Re: [linux-audio-dev] [ot] [rant] gcc, you let me down one time too many

From: <eviltwin69@email-addr-hidden>
Date: Wed Jun 08 2005 - 15:47:04 EEST
('binary' encoding is not supported, stored as-is) On Wed, 08 Jun 2005 09:50 , Simon Jenkins <sjenkins@email-addr-hidden> sent:

>On Tue, 2005-06-07 at 19:34 -0500, Jan Depner wrote:
>> On Tue, 2005-06-07 at 19:20, Dave Robillard wrote:
>> > "Premature optimization is the root of all evil". Using C arrays and
>> > strings for no reason when a much more robust higher level type would
>> > suffice is /just as stupid/ as always using slow high-level operations
>> > in time critical code.
>> >
>> > It's like arguing about, say, assembly vs. perl.

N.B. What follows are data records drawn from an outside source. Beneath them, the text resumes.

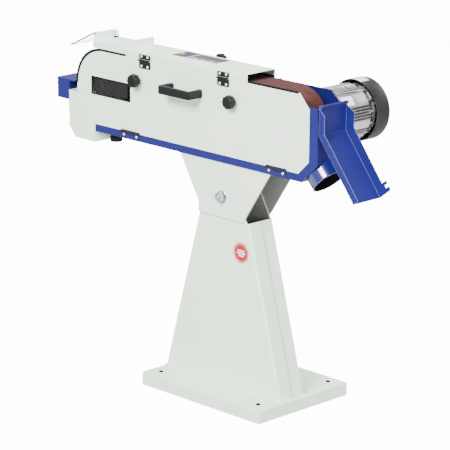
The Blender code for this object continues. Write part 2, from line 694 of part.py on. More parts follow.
def visor_pane():
    x, z = VISOR_PIVOT
    line = [(-607, 890), (x - 3.2, z - 1.5)]
    pane = prism("visor_pane", bent(line, 2.0), -91, -14)
    paint(CLEAR, pane)
    return [pane]


def rear_guard():
    """A channel that folds up over the drum: it hangs open here, its end fork pointing out."""
    x, z = GUARD_PIVOT
    top, knee, end = Vector((348, 865)), Vector((347, 793)), Vector((471, 635))
    down = (end - knee).normalized()
    out = Vector((-down.y, down.x))

    def at(along, outward):
        return tuple(end + down * along + out * outward)

    fork = [at(0, 46), at(-11, 46), at(-11, 34), at(-19, 34), at(-19, 46), at(-28, 46), at(-28, 29)]
    side = [tuple(top), tuple(knee), tuple(end), *fork, (376, 805), (377, 845), (356, 857), (351, 860),
            (top.x + SHEET, top.y)]
    guard = prism("rear_guard", side, -91, COVER_BACK)
    outer_knee = (knee.x + SHEET, knee.y + 0.6)
    hollow = [(top.x + SHEET, top.y + 20), outer_knee, at(20, SHEET), at(20, 300), (700, 885)]
    cut(guard, prism("guard_hollow", hollow, -91 + SHEET, COVER_BACK - SHEET))
    spare = [(353, 885), (356, 857), (367, 846), (367, 800), at(0, 20), at(20, 20), at(20, 300), (700, 885)]
    cut(guard, prism("guard_front_trim", spare, -95, -91 + SHEET + 1))
    join(guard, rod("guard_barrel", (x, -90.5, z), (x, COVER_BACK - 0.5, z), 4.5, 20))
    paint(BLUE, guard)
    return [guard]


def build():
    base_plate()
    column_shell("column_front_shell", COLUMN_FRONT, COLUMN_MID - GAP / 2)
    column_shell("column_back_shell", COLUMN_BACK, COLUMN_MID + GAP / 2)
    pivot_fasteners()

    case, buttons = switch_box()
    head = (pivot_bracket() + frame_shell() + dust_nozzle() + frame_back_plate() + platen() + knob_posts() +
            sanding_belt() + spark_box() + work_rest() + wheel_hood() + visor_bracket() + door_hinges() +
            motor_fixed_parts() + case + fork_guide())
    carry("head_axis", (PIVOT_X, 0, PIVOT_Z), head)
    carry("drum_axis", (DRUM_X, 0, AXIS_Z), motor_turning_parts())
    carry("fork_line", (WHEEL_X, 0, AXIS_Z), wheel_fork())
    carry("wheel_axis", (WHEEL_X, 0, AXIS_Z), contact_wheel())
    carry("lever_axis", (LEVER_PIVOT[0], -70, LEVER_PIVOT[1]), tension_lever())
    carry("tracking_axis", (*TRACKING, 640), tracking_knob())
    for button, place in buttons:
        carry(button.name + "_line", place, [button])

    carry("door_axis", (0, *DOOR_PIVOT), door_panel() + door_handle() + cover_hinge_bases())
    for side, x in KNOB_XS.items():
        knob = star_knob("door_knob_" + side, x, KNOB_Z, FRONT, -1)
        carry("door_knob_axis_" + side, (x, FRONT, KNOB_Z), [knob])
    carry("cover_axis", (0, *COVER_PIVOT), top_cover())
    knob = star_knob("cover_knob", *COVER_KNOB, COVER_BACK, 1)
    carry("cover_knob_axis", (COVER_KNOB[0], COVER_BACK, COVER_KNOB[1]), [knob])
    carry("visor_axis", (VISOR_PIVOT[0], -50, VISOR_PIVOT[1]), visor_pane())
    carry("guard_axis", (GUARD_PIVOT[0], -40, GUARD_PIVOT[1]), rear_guard())


clear_scene()
PARTS = make_collection("belt_grinder")
CUTTERS = make_collection("cutters")
build()
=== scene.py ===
import json
import math
import bmesh
import bpy
import numpy as np
from mathutils import Matrix, Vector


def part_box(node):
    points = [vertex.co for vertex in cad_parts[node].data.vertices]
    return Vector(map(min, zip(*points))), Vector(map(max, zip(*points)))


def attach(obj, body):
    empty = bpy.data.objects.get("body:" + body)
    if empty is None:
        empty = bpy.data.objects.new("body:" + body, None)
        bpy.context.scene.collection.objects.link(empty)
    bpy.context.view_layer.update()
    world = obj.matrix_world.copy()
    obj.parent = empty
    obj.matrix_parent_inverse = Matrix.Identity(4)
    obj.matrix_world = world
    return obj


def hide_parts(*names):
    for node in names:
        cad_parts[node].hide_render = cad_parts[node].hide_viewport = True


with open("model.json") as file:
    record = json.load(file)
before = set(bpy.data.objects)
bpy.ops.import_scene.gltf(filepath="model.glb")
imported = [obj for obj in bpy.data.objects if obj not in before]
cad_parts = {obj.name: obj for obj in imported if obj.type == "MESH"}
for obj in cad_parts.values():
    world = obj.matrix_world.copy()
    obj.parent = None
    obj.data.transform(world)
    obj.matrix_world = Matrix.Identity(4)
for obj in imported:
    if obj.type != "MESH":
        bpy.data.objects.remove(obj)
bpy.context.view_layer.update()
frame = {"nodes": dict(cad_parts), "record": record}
mm = 0.001  # every shape below is worked out in millimetres
bodyOf = {node: body for body, nodes in frame["record"]["behaviour"]["bodies"].items()
          for node in nodes}
slotOf = {part["node"]: part["material_slot"] for part in frame["record"]["subparts"]}
toFront, toBack, toTop, toRight = (0, -1, 0), (0, 1, 0), (0, 0, 1), (1, 0, 0)
scene = bpy.context.scene
print("frame loaded:", len(bodyOf), "nodes")

cameraView = {"azimuth": 45.04, "elevation": 15.36, "roll": 0.48,  # degrees
              "distance": 6.7289, "target": (-0.0396, -0.0397, 0.4706), "clip": (0.1, 200.0),  # m
              "lens": 198.8, "sensor": 36.0}  # mm


def makeCamera():
    # back points from the target to the camera; right and up turn about it by the roll
    azimuth, elevation, roll = (math.radians(cameraView[key])
                                for key in ("azimuth", "elevation", "roll"))
    back = Vector((math.sin(azimuth) * math.cos(elevation),
                   -math.cos(azimuth) * math.cos(elevation), math.sin(elevation)))
    level = Vector((math.cos(azimuth), math.sin(azimuth), 0))
    upright = back.cross(level)
    right = level * math.cos(roll) + upright * math.sin(roll)
    up = upright * math.cos(roll) - level * math.sin(roll)
    data = bpy.data.cameras.new("studioCamera")
    data.lens, data.sensor_width = cameraView["lens"], cameraView["sensor"]
    data.clip_start, data.clip_end = cameraView["clip"]
    camera = bpy.data.objects.new("studioCamera", data)
    scene.collection.objects.link(camera)
    facing = Matrix((right, up, back)).transposed().to_4x4()
    spot = Vector(cameraView["target"]) + back * cameraView["distance"]
    camera.matrix_world = Matrix.Translation(spot) @ facing
    scene.camera = camera


studio = {"floorRadius": 60.0, "floorSides": 96, "floorColour": (0.45, 0.45, 0.445),
          "floorRough": 0.9, "floorSpecular": 0.1, "seenFloor": 13.0, "seenSky": 15.0,
          "sky": 0.65, "aim": (0, 0, 0.6),
          # name: (place, size, watts, colour)
          "lamps": {"keyLamp": ((1.2, -4.4, 4.0), 2.2, 860.0, (1.0, 0.995, 0.985)),
                    "sideLamp": ((5.0, -1.2, 1.6), 2.2, 270.0, (0.98, 0.99, 1.0)),
                    "topLamp": ((-0.8, 0.6, 4.6), 2.4, 270.0, (1.0, 1.0, 1.0)),
                    "backLamp": ((0.5, 4.8, 2.6), 2.4, 150.0, (1.0, 1.0, 1.0))}}


def seenOrLit(tree, seen, lit):
    # one strength straight to the eye and another for the light it gives off
    path = tree.nodes.new("ShaderNodeLightPath")
    choose = tree.nodes.new("ShaderNodeMapRange")
    choose.inputs["To Min"].default_value, choose.inputs["To Max"].default_value = lit, seen
    tree.links.new(path.outputs["Is Camera Ray"], choose.inputs["Value"])
    return choose.outputs["Result"]


def makeFloor():
    sides = studio["floorSides"]
    angle = np.linspace(0, 2 * math.pi, sides, endpoint=False)
    rim = np.stack((np.cos(angle), np.sin(angle), np.zeros(sides)), -1) * studio["floorRadius"]
    mesh = bpy.data.meshes.new("studioFloor")
    mesh.from_pydata(rim.tolist(), [], [list(range(sides))])
    floor = bpy.data.objects.new("studioFloor", mesh)
    scene.collection.objects.link(floor)
    material = bpy.data.materials.new("paleFloor")
    material.use_nodes = True
    sockets = material.node_tree.nodes["Principled BSDF"].inputs
    sockets["Base Color"].default_value = (*studio["floorColour"], 1)
    sockets["Roughness"].default_value = studio["floorRough"]
    sockets["Specular IOR Level"].default_value = studio["floorSpecular"]
    sockets["Emission Color"].default_value = (1, 1, 1, 1)
    material.node_tree.links.new(seenOrLit(material.node_tree, studio["seenFloor"], 0.0),
                                 sockets["Emission Strength"])
    mesh.materials.append(material)


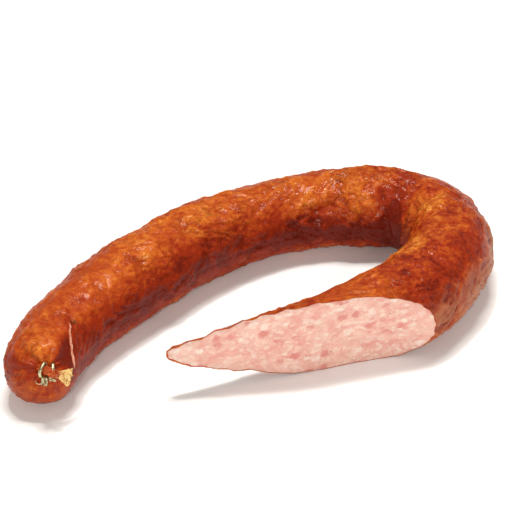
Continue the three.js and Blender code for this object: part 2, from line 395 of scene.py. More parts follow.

Anyone who says one
>> > side is (always) "better" is automatically wrong. :)
>> >
>> True. I usually try to use the right tool for the job.
>> Unfortunately, with the data I work with, the right tool is almost
>> always the fastest tool.
>>
>You must be working with relatively large amounts of relatively simple
>data then.
>

    I'm working with multibeam sonar, airborne topographic and hydrographic
LIDAR, and airborne hyperspectral imagery data.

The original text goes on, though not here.